Mais le Conseil d’Etat conteste cette approche et tire toutes les conséquences des opérations juridiques réalisées par la SCI. Il justifie sa décision par le fait que l’exercice de l’option d’achat prévue au contrat a impliqué une modification d’activité de la société : elle a stoppé son activité de sous-location pour une activité de location directe relevant des revenus fonciers. Le changement de régime fiscal qui en résulte rend aussitôt imposable la plus-value acquise à cette date par l’immeuble.

Dans ses conclusions, le rapporteur public Nathalie Escaut présente une analyse identique à celle que l’Administration avait conduite. Après avoir rappelé que l’activité de sous-location à laquelle se livre initialement la SCI relève, suivant une jurisprudence constante, des bénéfices non commerciaux (voir, par exemple, CE 21-10-1987 n° 51367), elle précise que la mise en location simple de l’immeuble entraîne son transfert dans le patrimoine privé de la SCI, puisque ses revenus ont par la suite le caractère de revenus fonciers. C’est pourquoi la levée d’option souligne le « changement d’activité » de la SCI. Il faut donc tirer les conséquences de cette cessation fiscale d’activité et soumettre à l’impôt les plus-values d’actif, conformément à l’article 93 du CGI.

En approuvant cette analyse, la Haute Assemblée élargit au contexte du crédit-bail immobilier la jurisprudence selon laquelle la mise en location d’immeubles précédemment affectés à l’exercice d’une activité non commerciale entraîne le transfert de ces immeubles dans le patrimoine privé de l’exploitant et donc la constatation d’une plus-value imposable.

L’évaluation de la plus-value imposable nécessitait d’estimer la valeur vénale de l’immeuble. L’Administration a utilisé à cet effet plusieurs procédés : elle s’est basée sur les prix de certaines transactions réalisées dans le même environnement et a par ailleurs utilisé une méthode par capitalisation à partir des loyers de l’immeuble considéré. Le Conseil d’Etat estime cette évaluation suffisamment fiable. Le prix de revient à soustraire de cette valeur vénale correspond quant à lui au prix indiqué dans le contrat de crédit-bail pour l’exercice de l’option d’achat, majoré du montant des loyers que la SCI a dû rapporter à son résultat au titre de l’exercice de levée d’option. En application de l’article 238 sexies B du CGI, elle était en effet obligée de réintégrer la totalité de la part des loyers précédemment déduits excédant les amortissements qui auraient été appliqués en cas d’acquisition directe.

Les contribuables bénéficient de plusieurs options pour prévenir les désagréments d’une taxation immédiate de la plus-value à l’échéance alors que la SCI ne possède pas la trésorerie nécessaire pour y faire face.

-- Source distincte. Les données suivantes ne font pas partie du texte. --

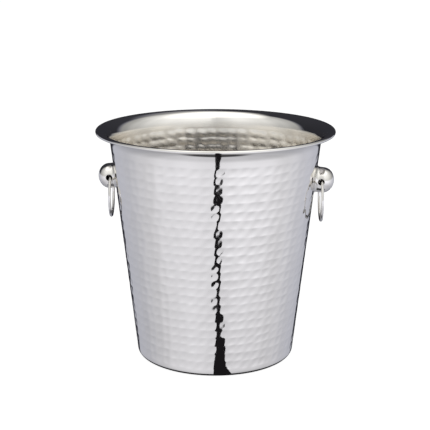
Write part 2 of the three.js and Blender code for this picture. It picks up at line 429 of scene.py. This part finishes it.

L’article 93, IV du CGI permet aux membres de la SCI de choisir le report d’imposition de la quote-part de la plus-value correspondant à leurs droits dans l’acte constatant la cession de l’immeuble à la société. La plus-value est alors imposée lors de la cession ultérieure de l’immeuble par la SCI ou, si elle est antérieure, lors de la transmission des parts de la SCI, à titre onéreux ou à titre gratuit. La taxation de cette plus-value peut aussi être empêchée si la SCI choisit l’option pour son assujettissement à l’impôt sur les sociétés avant la levée de l’option d’achat de l’immeuble. La fin du contrat de crédit-bail a alors pour seul effet la taxation de la fraction des loyers excédant les amortissements qui auraient été déduits par le preneur s’il avait eu la propriété de l’immeuble depuis le début.

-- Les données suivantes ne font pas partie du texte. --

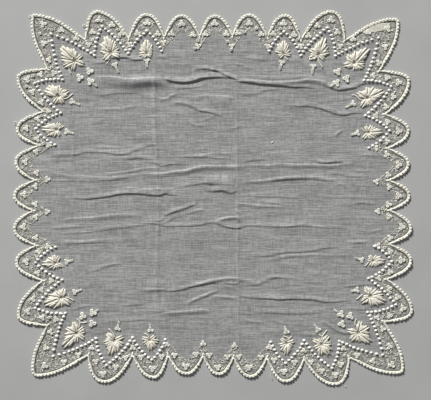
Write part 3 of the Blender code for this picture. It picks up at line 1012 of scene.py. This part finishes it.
# %% Prick the holes
HOLE_PITCH = 1.25
HOLE_INSET = 3.9
HOLE_HALF = (0.50, 0.38, 0.09)
HOLE_LIFT = 0.08
SPECK_SIZE = 1.9
SPECKS = (
    (-70, 171.5), (-83.5, 164), (-56.5, 162.5), (59, 164), (61.5, 161.5), (85.5, 170), (89, 166.5),
    (179.5, 67), (182, -46.5), (180, -52), (186, -99), (98, -169), (131, -169.5), (63.5, -161),
    (90.5, -164), (-54, -157), (-55, -154.5), (-80.5, -164), (-88, -165.5), (-172.5, -119),
    (-168.5, -120), (-172, -125.5), (-176, -55), (-179, -53), (-180, -56), (-169.5, -79),
    (-174, 90), (-176, 85.5), (-180, 86), (-178, 57), (-177, 93), (-173, 128), (-169.5, 126.5),
    (-105.5, 169.5), (-98, 169.5), (-120, 166.5), (-126.5, 165.5), (-181.5, 172.5), (-169.5, 137),
    (-175, 132), (-196, 117), (-121.5, 177.5), (-99, 176.5), (-189, 128), (-169, 176.5), (45.5, 178),
    (33, 174), (81.5, 178), (-16, 164.5), (15, 164), (70.5, 177.5), (-19, 157), (19, 155.5),
)

holes = [(x, y, dice.uniform(0, 180), SPECK_SIZE, SPECK_SIZE) for x, y in SPECKS]
for lobe in lobes:
    line = spaced(lobe, HOLE_PITCH)
    normal = inward(line)
    for place, aside in zip(line + normal * HOLE_INSET, normal):
        size = dice.uniform(0.7, 1.2)
        holes.append((*place, heading_of(left_of(aside)), size, size))
# each pinhole and speck is a flat grain of painted shade, for the dark inside the hole
painted_shade_grain = bead(*HOLE_HALF, HOLE_LIFT, turns=8, rings=4)
add_stitches("pinhole_grains_painted_shade", painted_shade_grain, holes, painted_pinhole_shade)

# %% [markdown]
# ## Satin dots
# Each dot is a padded oval of satin stitch. On the corner, wide and leafy scallops the
# dots follow both arms of the V, a little over four millimetres apart. On a corner
# they stand wider at the point of the V and crowd together inwards. They are the
# whitest thing on the cloth, since the smooth parallel threads catch the light.

# %% The finish of the satin dots
dot_thread = Finish("dot_thread", 0.5, sheen=0.1)
dot_thread.colour(dot_thread.mottled(3, (0.82, 0.80, 0.73), (0.92, 0.91, 0.87)))
dot_thread.bump(dot_thread.ribs("X", 0.7), 0.0001, 0.5)

# %% Set the dots along the border
DOT_PITCH = 4.5
CORNER_PITCH = 4.9
CORNER_CROWDING = 0.85
DOT_HALF = (1.85, 1.45, 1.4)
DOT_LIFT = 0.3
DOT_SHAKE = 0.25
DOT_TURN = 25


def along_row(line, pitch, crowding):
    """Places along a row from the point of the V, which crowd together inwards."""
    length = how_far(line)[-1]
    return points_at(line, length * np.linspace(0, 1, round(length / pitch) + 1) ** crowding)


dots = []
for index, (kind, left, right) in enumerate(inner_rows):
    if kind == "plain":
        continue
    before_kind = inner_rows[index - 1][0]
    spacing = (CORNER_PITCH, CORNER_CROWDING) if kind == "corner" else (DOT_PITCH, 1.0)
    left_row = along_row(left, *spacing)
    right_row = along_row(right, *spacing)
    left_end = len(left_row) if before_kind == "plain" else -1
    for place in (*left_row[:left_end], *right_row[1:]):
        size = dice.uniform(0.9, 1.1)
        place = place + dice.uniform(-DOT_SHAKE, DOT_SHAKE, 2)
        heading = dice.uniform(-DOT_TURN, DOT_TURN)
        dots.append((*place, heading, size, size * dice.uniform(0.92, 1.05)))
dot_bead = bead(*DOT_HALF, DOT_LIFT)
add_stitches("satin_dots", dot_bead, dots, dot_thread)

# %% [markdown]
# ## Vine leaves
# A vine leaf is worked lobe by lobe. Soft tan padding thread is laid first, and rows
# of satin stitch are worked over it: a pair along the vein of each lobe, and on a long
# lobe a second pair that ends as its teeth. The padding shows between the rows as
# thin dark veins. Its tan is darker than the satin's, and that is partly painted shade of
# the grooves between the rows. Every row is a long pointed bead here, and the lobes of each leaf
# are listed one by one, since no two leaves on the cloth are the same.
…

La levée d’option d’achat d’un contrat de crédit-bail ne peut en soi générer de plus-value mais l’Administration reste fondée à tirer les conséquences fiscales du transfert de propriété que cette levée d’option implique. Une SCI assujettie au régime des sociétés de personnes génère des revenus imposés dans la catégorie des bénéfices non commerciaux lorsqu’elle sous-loue un immeuble pris en crédit-bail, et l’entrée de cet immeuble dans son patrimoine, du fait de l’exercice de l’option d’achat prévue au contrat, a entraîné un changement de nature de l’activité exercée. La société a en effet cessé son activité de sous-location au profit d’une activité de location simple, imposable dans la catégorie des revenus fonciers. Alors même qu’aucun acte ne matérialise le transfert de l’immeuble, la cessation de son activité première et la modification de son régime fiscal ont eu pour effet de rendre immédiatement imposable la plus-value acquise à cette date.

L’Administration a pu réglementairement estimer la valeur vénale de l’immeuble à prendre en considération pour le calcul de la plus-value en se basant sur des transactions récentes et en calculant une valeur de l’immeuble par capitalisation à partir des loyers de l’immeuble.